Other sites were excavated long ago, some about a century ago. Beit Shemesh has been excavated since 1911, while Tell en-Nabeh was excavated completely between 1926 and 1935.

A map of the urban development in the Kingdom of Judah. (courtesy J Rosenberg/Hebrew University)

“Many of these cities were not well-excavated, or it’s an old excavation,” Garfinkel explained. “The main problem we have in Israel is that most of our archaeological sites are ‘tels,’ which means that many cities were built on top of one another. The most important of archaeology here is to make sure you are separating Level 1 from Level 2 from Level 3 from Level 4.”

“In the past, they weren’t as aware of doing this, and you also had just 1-3 archaeologists and between 70 and 150 workers at a site.

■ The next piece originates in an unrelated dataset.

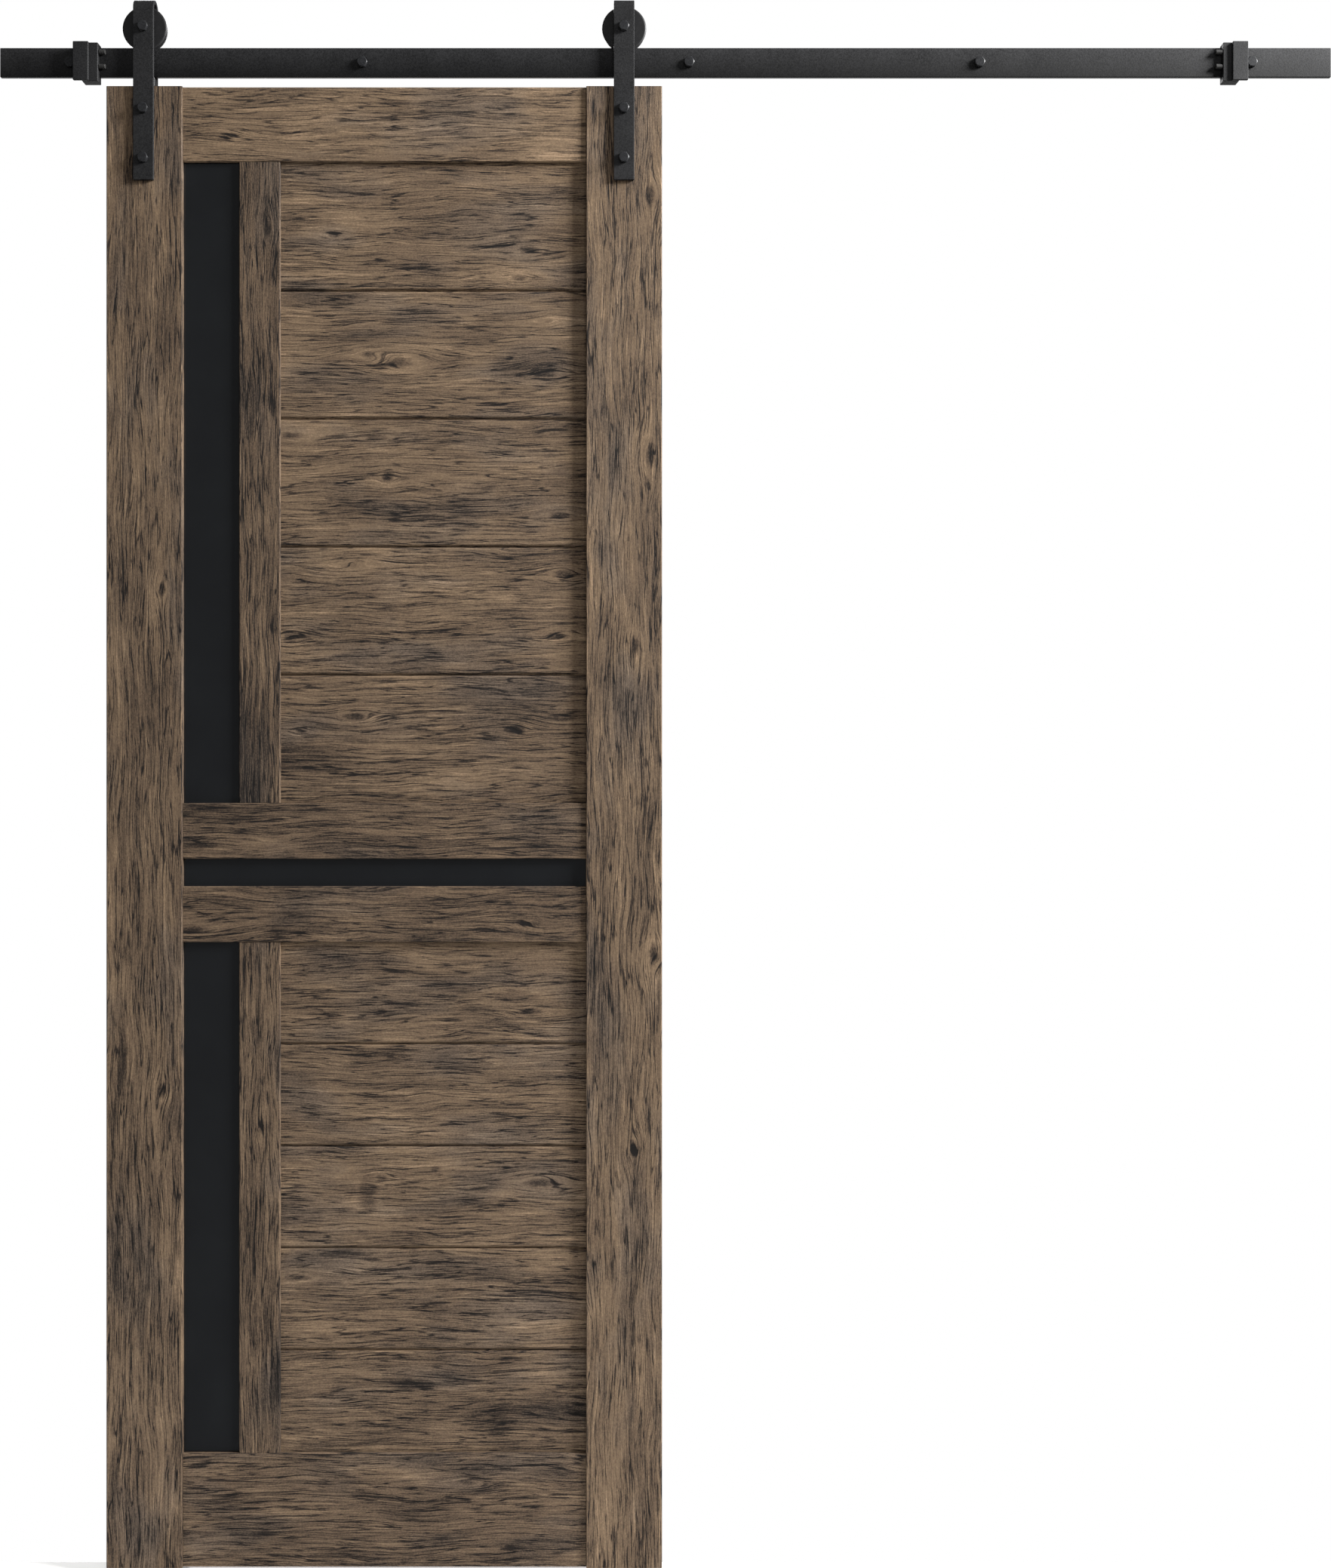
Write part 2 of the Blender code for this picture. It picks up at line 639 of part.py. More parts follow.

So when they were in the field, they often combined various levels, and the picture was blurred,” he said.

A closeup of one of the casements in the city wall of Khirbet Qeiyafa during the excavations in 2007-2013. (courtesy Yosef Garfinkel)

Additionally, Ottoman practice from the 1930s was that a site would be excavated and then covered over to allow the owners to continue using it for agriculture, so some of the findings got mixed up as the site was filled in again, Garfinkel said.

Garfinkel combed through old archaeology publications from the 1930s to contemporary editions to try to organize the jumbled findings into the more ordered levels that archaeologists use today.

“This information was hiding in these reports,” he said.

The recent article, however, also highlights what Garfinkel believes is the cornerstone of the field of archaeology: publication.

“To dig is very nice, you go out and dig for one month,” he said. “But you’re researching and writing for three or four years afterward based on that month. Many excavations in Israel have never been published, and publication is the most important part of archaeology.”